Denn das Gebäude in einem Gewerbegebiet in Münster ist nicht nur einer von drei Standorten, von denen aus die Zeller Gruppe Klima- und Wärmetechnik vertreibt, sondern die dortige Niederlassung beherbergt auch das betriebseigene und für einen Handwerksbetrieb ziemlich große Ausbildungszentrum. "Wir konkurrieren ja nicht nur mit unseren Produkten und Leistungen auf dem Markt, sondern sind auch in Konkurrenz um Auszubildende mit anderen Betrieben und der Industrie mit ihren Betriebswerkstätten und Lehrmeisterinnen und Lehrmeistern", sagt Achim Zeller. "Das war auf jeden Fall ein Grund, 2019 das Ausbildungszentrum einzurichten."
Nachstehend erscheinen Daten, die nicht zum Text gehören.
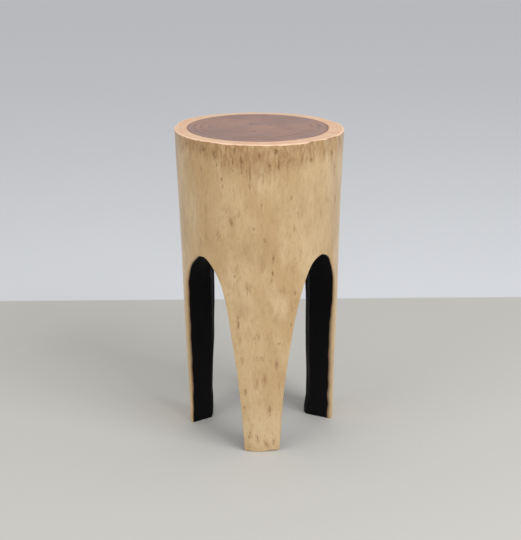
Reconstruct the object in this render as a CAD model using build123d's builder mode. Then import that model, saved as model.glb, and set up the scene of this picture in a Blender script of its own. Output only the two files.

Aber nicht der einzige Grund. Klimaanlagen, Kälteanlagen und erst recht Wärmepumpen sind längst so hochkomplex, dass der betriebliche Nachwuchs im ersten Lehrjahr auf den Baustellen allzu oft nur zuschauen, aber selbst noch nicht recht anpacken und installieren kann. Also befinden sich jeweils drei Azubis mehrmals im Jahr für eine Woche in der Ausbildungswerkstatt mit der angeschlossenen Wohngemeinschaft, und werden weitergebildet – und das nicht nur in Kälte- und Klimatechnik. "Die müssen erstmal ihre Betten beziehen, die müssen einkaufen und sich selbst versorgen, und am Ende waschen sie das Bettzeug für ihre Nachfolger", beschreibt Zeller das Konzept, mit dem nicht nur die fachliche Qualifikation, sondern auch Verantwortungsgefühl, Zusammenhalt, Teamfähigkeit, die sogenannten und oft beschworenen 'Soft Skills' geschult werden sollen. Auch die langjährigen Mitarbeiterinnen und Mitarbeiter werden regelmäßig ins Ausbildungszentrum geschickt, um dort fortgebildet zu werden.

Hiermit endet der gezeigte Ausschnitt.